By Susan Oxley of Seattle, Washington, North American Climate Justice Team
That Spirit is even now touching alive the souls of those who feel the passion of discipleship burning deeply within.
On the afternoon of July 14, 2023, I received a phone call from a dear friend in Kansas City.
“Susan, I’m frightened! There’s a terrible thunderstorm with lightning on every side. Rain is blowing horizontally, rattling the windows. I’m never afraid of storms—but today, I’m frightened!”
It was true. My friend was steady, stable, and had never been bothered by thunderstorms. But I trusted her instincts. This storm was different. While I tried to reassure her, I checked the internet for weather in Kansas City.
“You’re right to be concerned,” I told her. “There’s a severe storm warning in your area, with damaging winds and power outages expected. They are advising people to go to the lowest part of the house, in an interior room, and stay there.”
“I can get to the basement on the stair glide, but if the power goes out, I can’t get back up the stairs.” Her voice trembled.
We talked about options, and agreed the best place for her was her bedroom, away from outside walls. She quickly gathered water, food, a battery-powered lantern, and a book. As she got settled in her bedroom to wait out the storm, she became calmer. Her inner strength and resilience resurfaced. For the next few hours, she faced with equanimity the worst storm in decades to hit the Kansas City area.
Climate events around the world are increasing in frequency and severity. Friends and family members are being impacted. Panic and despair counteract our ability to cope. When a crisis threatens, we must face squarely whatever reality exists with steady, calm, practical adaptations, and faith in God. But even before a disaster strikes, we can prepare for climate emergencies, both physically and spiritually.
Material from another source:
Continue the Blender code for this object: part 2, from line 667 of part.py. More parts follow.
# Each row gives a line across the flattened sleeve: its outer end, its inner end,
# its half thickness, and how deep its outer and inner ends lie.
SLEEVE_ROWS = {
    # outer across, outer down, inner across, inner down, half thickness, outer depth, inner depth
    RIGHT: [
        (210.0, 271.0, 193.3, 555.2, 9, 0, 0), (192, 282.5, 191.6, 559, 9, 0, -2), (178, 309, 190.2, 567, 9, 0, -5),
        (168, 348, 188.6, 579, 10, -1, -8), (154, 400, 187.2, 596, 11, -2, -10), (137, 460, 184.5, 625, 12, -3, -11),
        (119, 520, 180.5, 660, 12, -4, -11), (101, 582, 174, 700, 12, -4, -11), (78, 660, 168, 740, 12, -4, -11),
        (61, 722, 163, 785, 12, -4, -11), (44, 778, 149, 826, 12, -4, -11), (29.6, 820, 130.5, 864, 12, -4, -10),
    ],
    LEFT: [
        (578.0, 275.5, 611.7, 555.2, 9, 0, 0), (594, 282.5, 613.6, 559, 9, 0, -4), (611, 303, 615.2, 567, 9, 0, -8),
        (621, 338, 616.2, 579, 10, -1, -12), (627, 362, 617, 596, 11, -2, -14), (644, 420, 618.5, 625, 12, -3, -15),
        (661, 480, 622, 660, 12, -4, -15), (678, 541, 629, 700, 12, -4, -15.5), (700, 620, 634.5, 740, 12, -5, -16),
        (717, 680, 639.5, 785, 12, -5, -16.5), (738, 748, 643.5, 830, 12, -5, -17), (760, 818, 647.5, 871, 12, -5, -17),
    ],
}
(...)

Now is the time to practice responsible choices: choose to cut back on any activity that adds carbon emissions to the atmosphere. Choose to prepare an emergency pack you can grab if you must face an emergency. Choose to set up contacts with friends and neighbors, to stay in touch. Choose actions that will contribute positively to God’s vision for a new creation. And choose hope and a firm commitment to God’s preferred future.
“He has made everything beautiful in its time” (Ecclesiastes 3:11).
All That Lives
Take a walk and find a tree where you can sit (or imagine walking and sitting beneath a tree). Lean against the tree and feel the texture of the bark. Listen to the wind move through the leaves. Sit quietly and sense God’s presence flowing through the trees and all creation. Offer a prayer of gratitude for your connection to all that lives. Ask for grace to discern and carry out one small act of justice or healing that creates greater wholeness for the plants, animals, trees, waters, air, and land that are part of the community of creation.